I imagine our daughter, one day donning a costume on another Halloween night. I wonder what she’ll be like, who she’ll want to emulate on this day where she can be anyone or anything. I wonder if there will be years when it’s cold and she refuses to wear a jacket over a thin fairy getup, or years when she’s sweating bullets in her furry catsuit. Might she cry over the loss of the stethoscope meant to accompany a vet costume, or insist that she bring her entire collection of stuffed animals for effect? Could she be shy and need some gentle prodding to approach a spiderweb-clad door, or will she be loud and eager, needing reminding to be careful of the neighbor’s flower beds? Which candy will she love? Which candy will she hate? Who will she be? There is so much of her that I long to know.
I had some contractions that Halloween night, but I would not go into full-on labor until early morning on November 4th. She took her time, joining the outside world on November 5th, Guy Fawkes Day. I think it is appropriate that somewhere in the world there are fireworks accompanying her arrival. Her birth was complicated, her first days wrought with feeding issues and overwhelming fear that I would turn out to be wildly incapable. But with a rock-solid support system and a lot of grace, we slowly figured it out, and I began settling into my new role as a mother.
One night, while I was up for a nighttime feed, I searched for something I could put in my ears that would keep me occupied but would not disrupt my tiny baby. Bored by music and without the attention span for an audiobook, I searched for mom podcasts. I found The Mom Hour and the rest is history.
Drowning in information about the newborn stage, I turned to episodes of The Mom Hour that had more to do with later stages in parenting, and, admittedly, mostly the fun stuff. Two moms with decades of experience talking about managing Halloween candy intake and when the perfect time is to carve pumpkins? Yes, please.
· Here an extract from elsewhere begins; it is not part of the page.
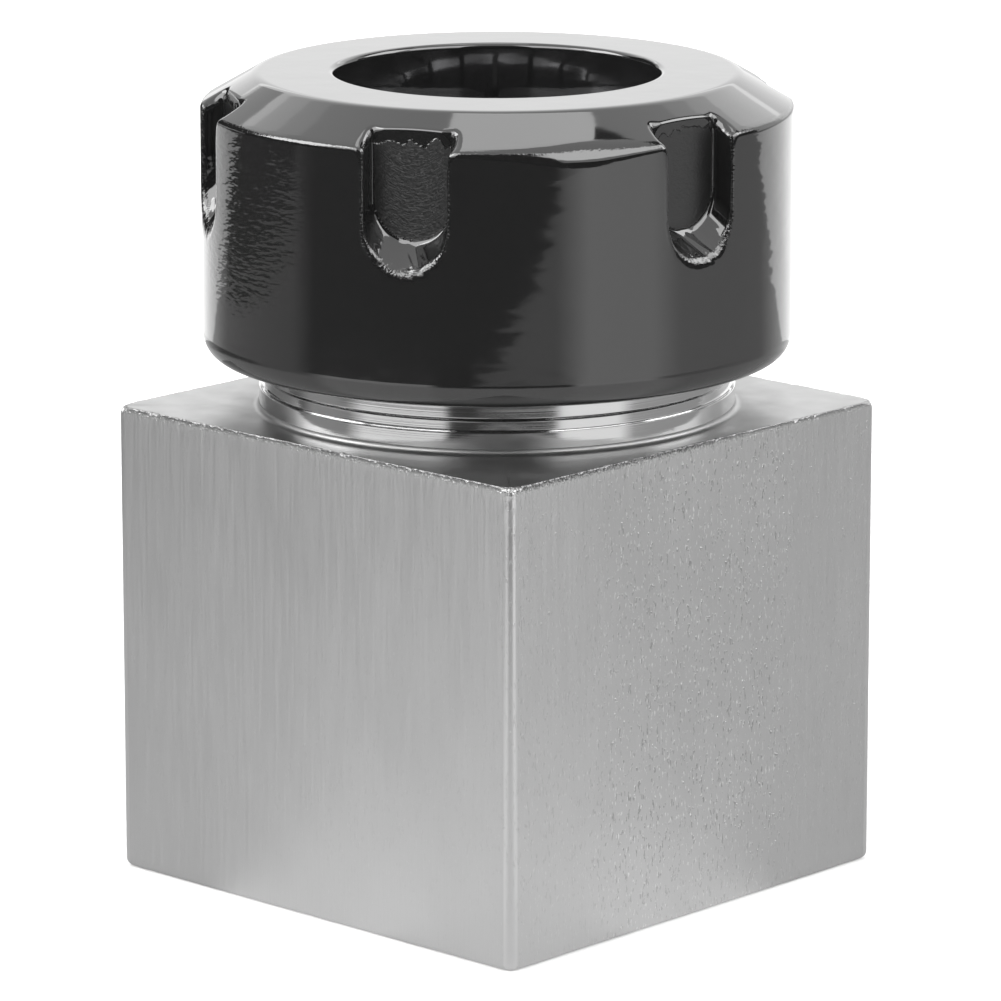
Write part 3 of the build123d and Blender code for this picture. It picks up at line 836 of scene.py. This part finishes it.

Christmas episodes were next. I listened to everything they had to say on holiday traditions, gift wrapping, and their favorite holiday picture books. The “House Rules” episodes became my favorite, a structure in which they poll real families for their practices and tips on a specific topic. Moms all over the nation share the minutiae on how they handle things like back to school, kid birthdays, busy mornings, and the like. I cannot begin to describe my delight in hearing about these things. The thought of someday taking my daughter shopping for school supplies makes me so giddy I am almost embarrassed. Almost.
I ingested information about things that had nothing to do with my current season of motherhood. Though there were episodes in their vast catalog on topics having to do with my the newborn season, I didn’t want to listen to those. My entire day was devoted to the newborn season, and I wanted an escape from it. I was glimpsing beyond the newborn phase into something else ahead, and I experienced so much comfort in it. I had to know that there was something different in my future. That one day she would eat something other than milk from my own body and that someday she would sleep through the night. That I would get to watch her personality take shape over the years. That I would become acquainted with her strengths and flaws and gifts and hopes and fears. That she would grow into someone worth knowing and I would get the immense privilege of a front-row seat to all of it. To see who she chooses to be on Halloween.
And now I know. I know how quickly it goes. The first year of her life has gone by in a blur, a soft haze of grit and beauty. She has changed so much. I have changed so much. I try to enjoy the season that we’re in because it will all be gone so fast. This version of her will pass, and I’ll be glad that I slowed down to drink it in. But when I pop in my earbuds and listen to The Mom Hour, I dream about what’s to come and it provides me a small delight. It reminds me that every season, with all of its joys and struggles, will end, and that a new one will take its place soon enough.
I love everything about this podcast. I love the topics they cover. I love how different the hosts are in personality and the notable ease with which they traverse their thoughts and experiences together. I love the way that they share their opinions without judgment and are acutely aware of the immense pressure that moms are under. I love their senses of humor. I love that they are willing to share challenges they’ve experienced, the stuff that makes a mother feel not so alone. I am impressed by the wisdom they demonstrate by holding back at times, honoring the privacy of their family members by treating some topics as sacred. I’ve never heard them speak unkindly about their husbands, even the ex-variety, and this moves me for some reason. They make me laugh and think and, more than anything, they provide an outlet where I can take a break from the mothering that is in front of me and dream about the mothering that is ahead.
The task of motherhood is robust. It requires much of me, more than I ever thought I was capable of giving. And I have really only just begun. There is so much parenting ahead of me. It’s going to be beautiful and wild and hard. There will be challenges I cannot even imagine just now. So I will allow myself to daydream about Halloween costumes. I will allow myself to daydream about her.